At an event on Tuesday in Washington, Vice President Joe Biden will unveil a progress report that the administration says shows it is on its way to meeting nearly all of the goals from that effort.
The report shows that the administration has "completed or made significant progress" on 21 of the 23 Executive Actions signed by Obama in January.
The mostly administrative steps span several federal agencies and the majority require no approval from Congress, where legislation backed by Obama that proposed stricter gun limits stalled this spring.
For instance, the report touts action taken by the Health and Human Services Department to begin the process of reviewing healthcare privacy laws for any barriers preventing from reporting information about people with health problems that might prohibit them from purchasing guns.
The Justice Department proposed a new rule that would allow law enforcement to run full federal background checks on the owners of guns seized as part of an investigation.
Officers currently are required to return seized firearms, but they are prohibited from running background checks on owners.
In an effort to spur new research on the causes of gun violence, the Institute of Medicine and the National Research Council issued a report this month recommending the pressing research questions.
Obama is calling on Congress to provide $10 million to the Centers for Disease Control and Prevention to conduct gun violence research, an area that has been stalled in recent years due to its political implications.
On a conference call previewing Biden's remarks, a senior administration official said the report represents "significant progress," but the administration continues to hold discussions with members of Congress in the hopes of getting legislation passed.
"These unilateral executive actions are in no way a replacement for concrete legislative action, which is why we're engaged in so many conversations with members of Congress, why we're engaged in trying to strengthen the political dynamics of the situation where we can actually have legislation that will tighten and strengthen background checks," the official said.

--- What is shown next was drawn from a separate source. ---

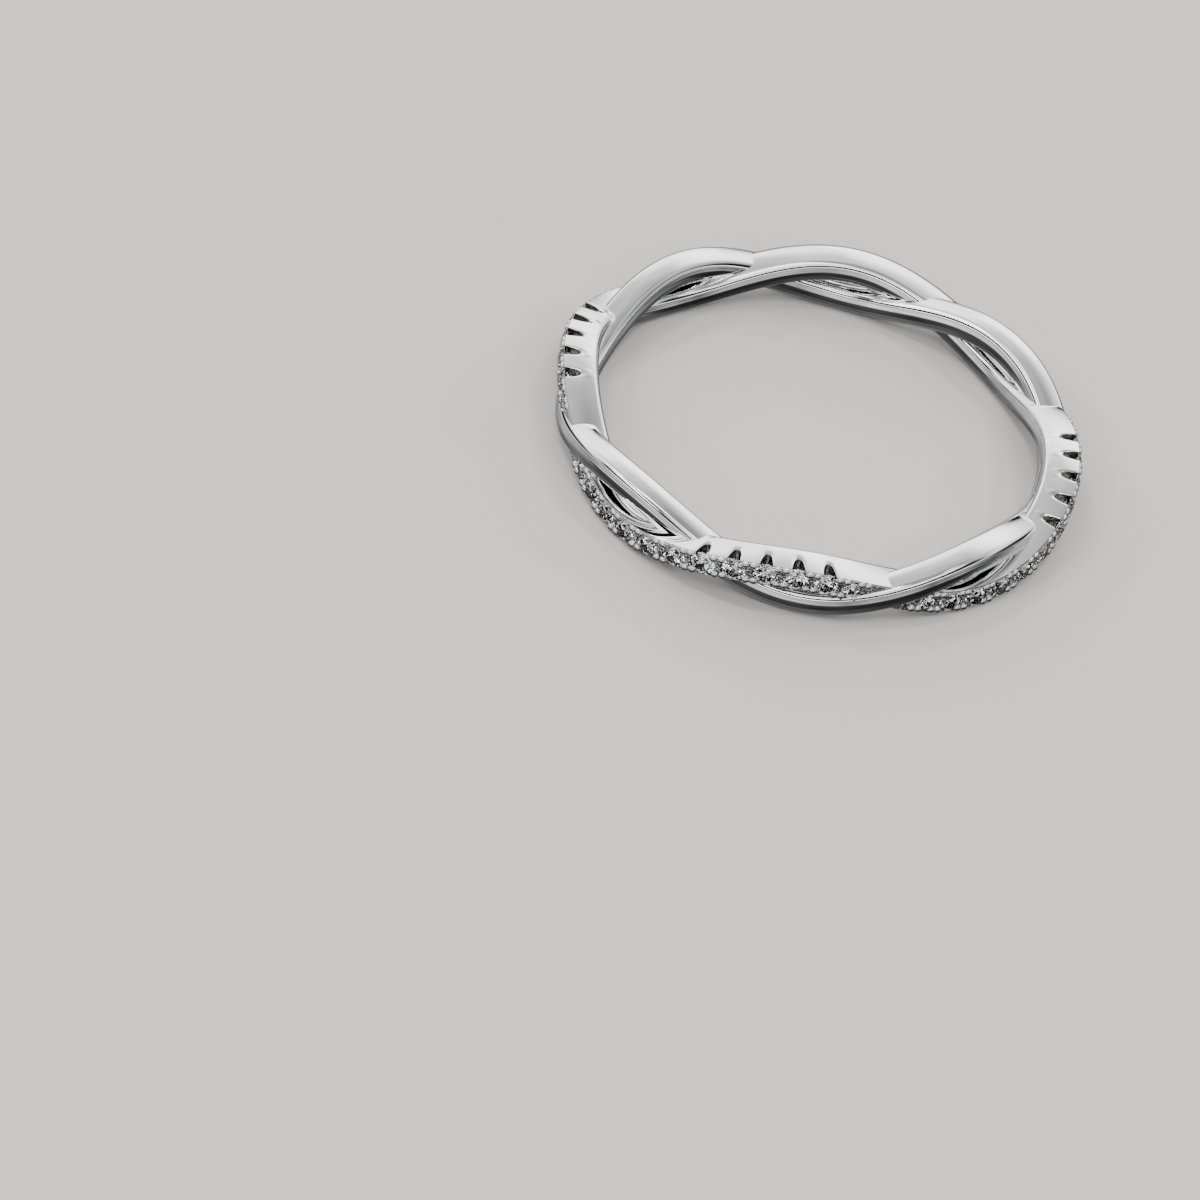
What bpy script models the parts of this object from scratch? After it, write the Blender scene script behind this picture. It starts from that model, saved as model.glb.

Of the two Executive Actions the administration has failed to follow through on, the report predicts one will be fulfilled by the end of the year while the other is held up by congressional inaction.
As part of implementing the healthcare law championed by Obama, the report says HHS will finalize regulations later this year detailing how certain existing group health plans must cover mental health benefits, fulfilling the president's directive.
The last unfinished action may be a bit more difficult.
On the same day he rolled out his plans to reduce gun violence, the president also announced his plans to nominate B. Todd Jones to serve as the permanent director of the Bureau of Alcohol, Tobacco, Firearms and Explosives.
"Congress needs to help, rather than hinder, law enforcement as it does its job," Obama said in January. "We should get tougher on people who buy guns with the express purpose of turning around and selling them to criminals. And we should severely punish anybody who helps them do this. Since Congress hasn't confirmed a director of the Bureau of Alcohol, Tobacco and Firearms in six years, they should confirm Todd Jones, who will be - who has been Acting, and I will be nominating for the post."
Five months after his nomination was announced, Jones sat down for a hearing before the Senate Judiciary Committee. It has yet to vote on the nomination.